So, I had a funny flashback in the locker room before tonight's class: as I was putting on my chef's whites, I had a vivid memory of 30+ years ago when I was an altar boy (!), when I'd be in the sacristy putting on my cassock and surplice to get ready for serving mass. Just something about the ritual of dressing in a uniform for work ...
Ok, so tonight's class. Stocks are the foundation of French cooking - so many French dishes require a sauce based on a stock, or there'll be a soup or stew with a stock base. The base of almost all stocks are animal bones, which give the stock flavor and body. Various aromatics, including herbs and vegetables, are added to provide even more layers of flavor. For our third class made stock - several as a four-person team in smallish quantities, and a couple which we done by one of our chef instructors, with some input by the class.
I'd made stocks at home a few times, usually chicken stock (I usually start with a full chicken at home, instead of bones, and then use the meat for sandwiches).
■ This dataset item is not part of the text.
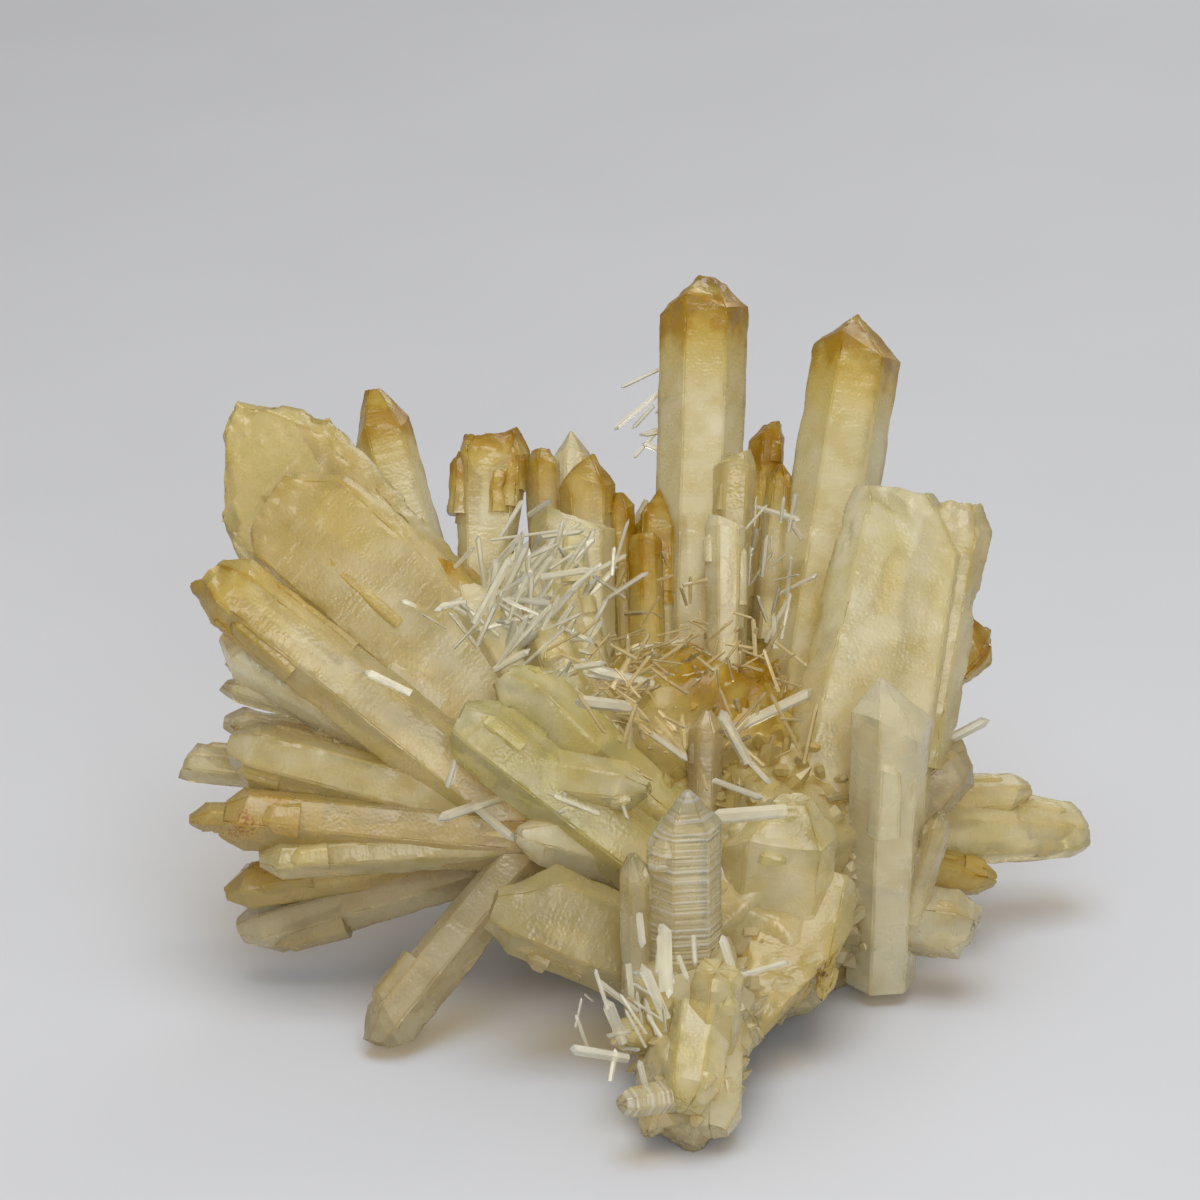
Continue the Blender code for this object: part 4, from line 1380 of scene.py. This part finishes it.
@dataclass(frozen=True)
class HeartColouring:
    """The middle's colours: golden brown about the hollow, a painted shade of the deep recess, and
    rust-brown toward the floor.

    Attributes:
        hollow: The hollow's middle, where the golden painted shade is strongest, as the viewpoint sees it,
            in mm.
        hollow_size: How far that painted shade reaches, in mm.
        floor_brown_height: Under this height the rust-brown colour begins, in mm.
    """

    hollow: Spot = (17.0, -8.0, -6.0)
    hollow_size: float = 19.0
    floor_brown_height: float = 7.0

    def traits(self, points: np.ndarray, seed: int) -> dict[str, np.ndarray]:
        """The middle's traits at every point.

        Gold falls off as a bell around the hollow, as painted shade of the deep recess, and a rust-brown
        colour grows toward the floor.

        Args:
            points: World points in metres.
            seed: Which noise.

        Returns:
            A value per point, by trait name.
        """
        # Painted shade: golden brown about the hollow, where the crystals lie deep and layered. It raises
        # amber and lowers milk and grey.
        away = np.linalg.norm(points - VIEW.place(np.array(self.hollow)), axis=-1) / MM
        gold = np.exp(-((away / self.hollow_size) ** 2))
        cloud = cloudy_noise(points, 0.007, seed)
        wisps = cloudy_noise(points, 0.004, seed + 5)
        # A rust-brown colour, darker towards the floor.
        low = 1 - smooth(points[..., 2] / MM + 4 * wisps, 0, self.floor_brown_height)
        return {
            "amber": np.clip(1.2 * gold + 0.2 * cloud, 0, 1),
            "green": np.clip(0.25 + 0.5 * cloud, 0, 1),
            "milk": np.clip(0.30 - 0.3 * gold + 0.6 * wisps, 0, 1),
            "grey": np.clip(0.12 - 0.2 * gold + 0.25 * cloud, 0, 1),
            "rust": np.clip(0.6 * low + 0.35 * smooth(wisps, 0.3, 0.8), 0, 1),
            "clear": np.clip(0.32 + 0.3 * wisps, 0.02, 1),
            "veil": 0.5 + 0.5 * cloudy_noise(points, VEIL_CELL, seed + 9),
            "lines": np.zeros(points.shape[:-1]),
            "along": points[..., 2] / MM,
        }


HEART_COLOURING = HeartColouring()
# Small crystals keep edges sharp that turn by more than this.
SMALL_SHARP_DEG = 30.0


@dataclass(frozen=True)
class Lump:
    """One many-faced stone of the grown-together middle.

    Attributes:
        centre: Its middle, in mm.
        half: Its half sizes, in mm.
        planes: How many flat faces it has.
        reach: How far out they lie, shortest and farthest, over the half size.
        reach_most: The farthest that a corner lies.
        steps: Size of its growth steps in metres, and their height in mm.
        grain: Size of its grain in metres, and its height in mm.
    """

    centre: Spot
    half: Spot

    planes: ClassVar[int] = 22
    reach: ClassVar[tuple[float, float]] = (0.84, 1.0)
    reach_most: ClassVar[float] = 1.16
    steps: ClassVar[tuple[float, float]] = (0.005, 0.7)
    grain: ClassVar[tuple[float, float]] = (0.0016, 0.35)

    def shell(self, seed: int, rings: int = 52, columns: int = 84) -> Shell:
        """The lump's surface: a stone with flat faces, drawn out to its half sizes.

        Each face is a plane, and a ray from the middle ends where it meets the first one: at the least of
        every plane's reach over the cosine between them. Noise then roughens it.

        Args:
            seed: Which planes and which noise.
            rings: Rings from the bottom to the top.
            columns: Points in a ring.

        Returns:
            The closed shell, cut flat at the floor.
        """
        rise = np.linspace(-np.pi / 2, np.pi / 2, rings + 2)[1:-1, None]
        turn = np.linspace(0, 2 * np.pi, columns, endpoint=False)[None, :]
        flat = np.cos(rise)
        upward = np.sin(rise) * np.ones_like(turn)
        ball = np.stack([flat * np.cos(turn), flat * np.sin(turn), upward], axis=-1)
        rng = np.random.default_rng(seed)
        planes = unit(rng.normal(size=(self.planes, 3)))
        reach = rng.uniform(*self.reach, self.planes)
        radius = (reach / np.maximum(ball @ planes.T, 1e-3)).min(axis=-1)
        radius = np.minimum(radius, self.reach_most)
        points = (np.array(self.centre) + ball * radius[..., None] * np.array(self.half)) * MM
        step_cell, step_height = self.steps
        grain_cell, grain_height = self.grain
        swell = stepped(lattice_noise(points, step_cell, seed), 3) * step_height
        swell = swell + lattice_noise(points, grain_cell, seed + 3) * grain_height
        points = points + unit(ball / np.array(self.half)) * swell[..., None] * MM
        points[..., 2] = np.maximum(points[..., 2], 0.0)
        # The middle's colours, with the golden painted shade about the hollow.
        return Shell.from_rings(points, HEART_COLOURING.traits(points, seed))


@dataclass(frozen=True)
class Heart:
    """The grown-together middle, and the stem that runs forward under it to the toe.

    Attributes:
        seed: The noise of the first lump.
        lumps: Its stones.
        sharp_deg: Edges that turn by more than this stay sharp.
    """

    seed: int = 4300
    lumps: tuple[Lump, ...] = (
        Lump((-4.0, 6.0, 22.0), (24.0, 20.0, 16.0)),
        Lump((0.0, 8.0, 5.0), (19.0, 17.0, 11.0)),
        Lump((14.0, 4.0, 24.0), (17.0, 17.0, 15.0)),
        Lump((-16.0, 2.0, 25.0), (13.0, 13.0, 11.0)),
        Lump((2.0, 10.0, 34.0), (19.0, 14.0, 12.0)),
        Lump((19.0, 6.0, 10.0), (12.0, 12.0, 12.0)),
        Lump((6.0, -14.0, 17.0), (14.0, 13.0, 12.0)),
        Lump((9.0, -17.0, 13.0), (11.0, 12.0, 12.5)),
        Lump((19.0, -3.0, 13.0), (12.0, 10.0, 12.5)),
        Lump((3.0, -25.0, 9.0), (9.5, 14.0, 9.5)),
        Lump((1.0, -36.0, 12.0), (9.0, 13.0, 9.0)),
        Lump((0.5, -45.0, 8.0), (7.5, 10.0, 7.0)),
        Lump((0.0, -51.0, 5.0), (5.6, 6.2, 5.8)),
    )
    sharp_deg: float = 60.0

    def build(self, material: bpy.types.Material) -> None:
        """Makes the middle as one piece.

        Args:
            material: Its finish.
        """
        shells = [lump.shell(self.seed + 10 * number) for number, lump in enumerate(self.lumps)]
        Shell.joined(shells).piece("heart", material, self.sharp_deg)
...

I'd also helped by mum when I was a kid - she'd taken a series of Cordon Bleu classes and one of the first things she started doing at home was making stocks: I remember trays of bones going into the oven to be browned, and then we'd spend a couple of hours skimming the stock as it simmered. But it is one of those things that is best done in a large quantity, because of the time commitment, and a professional kitchen is well-equipped for that.
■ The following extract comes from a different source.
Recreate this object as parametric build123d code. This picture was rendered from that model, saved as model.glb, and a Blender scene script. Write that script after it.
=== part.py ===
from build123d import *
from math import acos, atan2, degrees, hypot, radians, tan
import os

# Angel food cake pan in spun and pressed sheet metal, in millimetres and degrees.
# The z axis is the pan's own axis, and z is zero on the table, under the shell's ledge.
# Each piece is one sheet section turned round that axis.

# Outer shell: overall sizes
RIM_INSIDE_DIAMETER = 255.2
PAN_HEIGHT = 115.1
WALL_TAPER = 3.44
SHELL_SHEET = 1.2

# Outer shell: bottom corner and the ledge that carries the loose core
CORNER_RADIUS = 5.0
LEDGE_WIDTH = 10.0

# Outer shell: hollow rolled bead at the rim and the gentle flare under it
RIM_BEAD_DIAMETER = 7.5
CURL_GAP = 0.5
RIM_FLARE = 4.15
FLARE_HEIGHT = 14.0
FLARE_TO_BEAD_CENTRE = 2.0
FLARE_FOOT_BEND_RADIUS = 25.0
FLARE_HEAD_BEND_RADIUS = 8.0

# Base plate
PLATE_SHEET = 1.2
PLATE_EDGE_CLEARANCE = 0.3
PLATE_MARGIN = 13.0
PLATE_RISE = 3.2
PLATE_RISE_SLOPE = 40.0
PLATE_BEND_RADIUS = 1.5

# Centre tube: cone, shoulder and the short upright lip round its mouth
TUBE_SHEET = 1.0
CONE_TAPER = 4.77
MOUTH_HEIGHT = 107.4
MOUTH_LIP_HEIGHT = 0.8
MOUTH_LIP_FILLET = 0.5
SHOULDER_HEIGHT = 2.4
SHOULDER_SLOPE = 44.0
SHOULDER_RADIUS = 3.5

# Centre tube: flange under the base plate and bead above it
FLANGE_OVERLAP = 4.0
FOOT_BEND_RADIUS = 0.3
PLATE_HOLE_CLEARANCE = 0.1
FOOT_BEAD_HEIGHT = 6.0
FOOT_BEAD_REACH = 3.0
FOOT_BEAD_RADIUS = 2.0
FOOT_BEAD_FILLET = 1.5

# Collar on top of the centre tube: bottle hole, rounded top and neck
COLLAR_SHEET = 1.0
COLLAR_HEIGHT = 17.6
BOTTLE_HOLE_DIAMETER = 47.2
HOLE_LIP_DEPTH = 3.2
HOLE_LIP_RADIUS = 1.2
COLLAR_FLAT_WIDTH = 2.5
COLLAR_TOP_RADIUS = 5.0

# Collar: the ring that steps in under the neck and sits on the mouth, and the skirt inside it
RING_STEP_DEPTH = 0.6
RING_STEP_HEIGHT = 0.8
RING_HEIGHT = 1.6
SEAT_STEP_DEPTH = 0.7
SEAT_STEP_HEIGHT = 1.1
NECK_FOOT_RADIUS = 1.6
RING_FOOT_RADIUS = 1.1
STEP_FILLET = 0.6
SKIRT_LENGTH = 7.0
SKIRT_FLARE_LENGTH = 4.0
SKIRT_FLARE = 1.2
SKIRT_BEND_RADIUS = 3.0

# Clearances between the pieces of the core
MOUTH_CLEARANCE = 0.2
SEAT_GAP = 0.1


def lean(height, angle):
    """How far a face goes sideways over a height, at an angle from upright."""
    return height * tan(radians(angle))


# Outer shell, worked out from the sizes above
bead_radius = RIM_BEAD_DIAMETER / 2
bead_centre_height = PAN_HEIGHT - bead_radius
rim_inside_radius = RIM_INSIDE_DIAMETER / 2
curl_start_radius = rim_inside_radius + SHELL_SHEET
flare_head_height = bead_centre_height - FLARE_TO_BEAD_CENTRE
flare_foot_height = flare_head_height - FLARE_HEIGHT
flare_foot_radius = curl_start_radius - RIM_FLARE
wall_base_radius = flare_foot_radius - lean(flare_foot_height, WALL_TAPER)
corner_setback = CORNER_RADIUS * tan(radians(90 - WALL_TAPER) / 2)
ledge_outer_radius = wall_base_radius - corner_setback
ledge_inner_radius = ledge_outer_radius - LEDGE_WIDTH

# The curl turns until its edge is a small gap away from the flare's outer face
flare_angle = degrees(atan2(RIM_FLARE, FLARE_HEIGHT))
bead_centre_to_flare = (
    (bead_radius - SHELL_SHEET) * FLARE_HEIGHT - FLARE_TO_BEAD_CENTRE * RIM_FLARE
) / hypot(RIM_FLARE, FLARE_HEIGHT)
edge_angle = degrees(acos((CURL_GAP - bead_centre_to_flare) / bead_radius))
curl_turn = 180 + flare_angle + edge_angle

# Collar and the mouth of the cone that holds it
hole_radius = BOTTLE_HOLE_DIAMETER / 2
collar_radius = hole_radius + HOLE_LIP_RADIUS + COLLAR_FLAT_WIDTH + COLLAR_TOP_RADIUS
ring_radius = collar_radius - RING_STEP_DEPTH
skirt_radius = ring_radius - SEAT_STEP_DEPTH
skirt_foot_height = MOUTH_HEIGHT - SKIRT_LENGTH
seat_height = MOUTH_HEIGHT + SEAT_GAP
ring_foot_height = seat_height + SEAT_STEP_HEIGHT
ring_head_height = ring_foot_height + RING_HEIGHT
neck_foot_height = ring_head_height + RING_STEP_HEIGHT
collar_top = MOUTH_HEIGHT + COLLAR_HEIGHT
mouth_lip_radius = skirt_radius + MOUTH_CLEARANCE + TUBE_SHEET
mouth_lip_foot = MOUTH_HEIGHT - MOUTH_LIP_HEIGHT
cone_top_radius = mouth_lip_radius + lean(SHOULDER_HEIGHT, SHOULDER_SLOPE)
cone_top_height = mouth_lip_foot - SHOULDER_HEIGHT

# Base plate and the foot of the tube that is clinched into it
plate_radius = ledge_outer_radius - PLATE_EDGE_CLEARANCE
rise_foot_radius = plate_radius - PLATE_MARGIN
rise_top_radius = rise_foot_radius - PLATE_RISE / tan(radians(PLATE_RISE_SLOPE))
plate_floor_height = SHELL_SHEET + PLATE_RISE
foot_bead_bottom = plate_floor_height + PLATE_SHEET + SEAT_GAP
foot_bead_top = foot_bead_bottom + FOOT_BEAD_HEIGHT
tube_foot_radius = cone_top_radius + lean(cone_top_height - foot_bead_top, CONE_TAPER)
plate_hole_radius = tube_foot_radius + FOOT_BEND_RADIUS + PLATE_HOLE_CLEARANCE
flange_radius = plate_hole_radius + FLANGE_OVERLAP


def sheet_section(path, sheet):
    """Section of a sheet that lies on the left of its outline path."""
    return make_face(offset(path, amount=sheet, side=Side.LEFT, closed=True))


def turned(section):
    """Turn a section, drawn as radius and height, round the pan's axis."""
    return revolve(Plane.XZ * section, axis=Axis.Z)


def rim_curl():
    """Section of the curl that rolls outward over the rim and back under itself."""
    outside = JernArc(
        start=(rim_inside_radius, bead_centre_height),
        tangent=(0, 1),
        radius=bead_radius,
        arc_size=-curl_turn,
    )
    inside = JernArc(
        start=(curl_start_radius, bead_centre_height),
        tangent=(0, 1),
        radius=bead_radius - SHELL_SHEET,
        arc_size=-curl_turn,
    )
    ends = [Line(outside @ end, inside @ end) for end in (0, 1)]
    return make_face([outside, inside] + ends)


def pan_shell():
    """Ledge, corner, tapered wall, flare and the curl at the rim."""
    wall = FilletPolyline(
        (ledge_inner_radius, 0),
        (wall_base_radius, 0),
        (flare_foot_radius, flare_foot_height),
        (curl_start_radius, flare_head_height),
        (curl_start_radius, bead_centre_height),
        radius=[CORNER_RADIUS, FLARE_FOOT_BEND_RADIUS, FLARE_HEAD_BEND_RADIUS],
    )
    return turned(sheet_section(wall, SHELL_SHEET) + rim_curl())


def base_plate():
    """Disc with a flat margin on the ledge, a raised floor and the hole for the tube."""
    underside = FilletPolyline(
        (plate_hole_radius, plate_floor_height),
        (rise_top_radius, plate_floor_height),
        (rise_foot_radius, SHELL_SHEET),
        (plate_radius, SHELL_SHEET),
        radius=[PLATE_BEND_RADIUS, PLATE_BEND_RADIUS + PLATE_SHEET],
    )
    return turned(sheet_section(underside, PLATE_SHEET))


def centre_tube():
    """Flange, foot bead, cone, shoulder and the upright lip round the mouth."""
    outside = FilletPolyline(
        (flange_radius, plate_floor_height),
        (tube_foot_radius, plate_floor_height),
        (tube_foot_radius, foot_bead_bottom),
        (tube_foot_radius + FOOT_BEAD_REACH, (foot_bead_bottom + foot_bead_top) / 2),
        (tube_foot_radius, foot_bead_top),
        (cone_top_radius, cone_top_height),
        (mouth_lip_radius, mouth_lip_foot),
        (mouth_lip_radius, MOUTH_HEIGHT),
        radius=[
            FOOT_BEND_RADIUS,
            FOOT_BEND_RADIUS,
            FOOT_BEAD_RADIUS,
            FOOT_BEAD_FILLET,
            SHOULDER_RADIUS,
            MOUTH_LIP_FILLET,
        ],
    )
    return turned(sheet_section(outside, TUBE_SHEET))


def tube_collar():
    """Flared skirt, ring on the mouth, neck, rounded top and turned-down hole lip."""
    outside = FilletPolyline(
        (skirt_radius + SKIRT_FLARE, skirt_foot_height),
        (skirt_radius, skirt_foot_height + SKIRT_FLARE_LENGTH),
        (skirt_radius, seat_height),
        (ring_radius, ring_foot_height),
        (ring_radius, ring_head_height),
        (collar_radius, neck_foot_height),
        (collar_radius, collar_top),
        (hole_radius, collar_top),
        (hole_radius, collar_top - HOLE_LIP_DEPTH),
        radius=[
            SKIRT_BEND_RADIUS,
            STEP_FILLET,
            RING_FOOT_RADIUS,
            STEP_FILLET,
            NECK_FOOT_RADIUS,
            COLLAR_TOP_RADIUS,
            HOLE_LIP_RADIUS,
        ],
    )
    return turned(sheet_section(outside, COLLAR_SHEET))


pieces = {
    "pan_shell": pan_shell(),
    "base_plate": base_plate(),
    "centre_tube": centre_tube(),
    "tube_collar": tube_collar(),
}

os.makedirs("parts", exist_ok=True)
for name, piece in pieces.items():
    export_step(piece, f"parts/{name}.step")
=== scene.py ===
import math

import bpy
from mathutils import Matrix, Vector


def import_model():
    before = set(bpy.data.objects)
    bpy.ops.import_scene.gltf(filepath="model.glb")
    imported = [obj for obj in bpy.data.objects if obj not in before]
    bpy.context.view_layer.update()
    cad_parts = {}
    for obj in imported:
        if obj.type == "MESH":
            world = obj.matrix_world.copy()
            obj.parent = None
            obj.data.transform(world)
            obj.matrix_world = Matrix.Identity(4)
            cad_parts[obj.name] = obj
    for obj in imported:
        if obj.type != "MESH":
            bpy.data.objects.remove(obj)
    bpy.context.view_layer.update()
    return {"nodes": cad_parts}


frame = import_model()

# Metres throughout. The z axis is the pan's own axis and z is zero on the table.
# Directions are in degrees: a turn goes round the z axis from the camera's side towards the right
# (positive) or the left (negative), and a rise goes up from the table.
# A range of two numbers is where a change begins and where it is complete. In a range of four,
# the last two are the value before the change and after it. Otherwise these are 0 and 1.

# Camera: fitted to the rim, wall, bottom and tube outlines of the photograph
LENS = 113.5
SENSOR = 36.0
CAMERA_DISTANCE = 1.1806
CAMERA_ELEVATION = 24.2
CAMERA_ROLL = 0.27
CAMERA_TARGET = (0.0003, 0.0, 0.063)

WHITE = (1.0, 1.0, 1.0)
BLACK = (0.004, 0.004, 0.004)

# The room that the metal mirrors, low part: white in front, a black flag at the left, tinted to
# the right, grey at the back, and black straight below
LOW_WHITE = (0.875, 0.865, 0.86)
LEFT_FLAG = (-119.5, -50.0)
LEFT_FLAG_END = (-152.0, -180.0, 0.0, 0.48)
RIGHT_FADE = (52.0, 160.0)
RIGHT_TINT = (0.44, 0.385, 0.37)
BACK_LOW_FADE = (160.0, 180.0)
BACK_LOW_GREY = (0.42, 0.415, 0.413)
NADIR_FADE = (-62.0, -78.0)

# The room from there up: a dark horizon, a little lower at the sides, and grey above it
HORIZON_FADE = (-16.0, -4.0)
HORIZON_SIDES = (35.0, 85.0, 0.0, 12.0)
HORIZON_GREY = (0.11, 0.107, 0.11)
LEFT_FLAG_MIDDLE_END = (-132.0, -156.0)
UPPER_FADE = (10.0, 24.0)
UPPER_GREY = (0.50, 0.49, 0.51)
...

Two of the stocks tonight were made in a production quantity: fond de veau brun (brown veal stock), and marmite* (white beef stock with an onion brulee in it). For the veal stock we roasted 50 pounds of veal bones in a convection oven, and browned the onions, carrots, and celery in a large russe. The ingredients were combined in a large commercial stock pot - one with a steam jacket that is has a thermostat, so it can always maintain the perfect simmer temperature. We all helped out on the large stocks - I scraped up the sucs, the tasty roasted meat juice on the bottom of the roasting pan so we're getting all the flavor we can out of our ingredients. Hot work indeed leaning over a large pan that is over two burner. For the marmite the beef bones are blanched to degorge them of blood before the aromatics and fresh water are added. Bruleed onions provide color and flavor (the onion is cut in half and the cut side is charred).
As four-person team we made a fish stock (fumet), a white chicken stock, and a vegetable stock. The thing to remember about stock is to make sure it is only gently simmering, not boiling, after it reaches its initial boil - so just a small amount of motion on the surface, an occasional bubble. You're not trying to reduce this stock (that can come later), rather you're trying to extract as much flavor as you can from the bones and aromatics. Keep skimming scum and fat to ensure a clear stock. We cooled our stocks down to below 70 degrees in an ice bath so we could refrigerate them for our next class, when we'd make sauces.
Mise en place for the vegetable stock
Our chicken stock simmers
Cooling the fish fumet
The marmite and fond de veau brun continued to simmer over night, and would be collected and cooled by the day students the next morning, and saved for us to use on sauce night.
*A marmite is also a cooking vessel, used to make stocks and marmite. Separately, of course, Marmite is a brand of yeast extract that I love, which feature an old-style French marmite on the labe.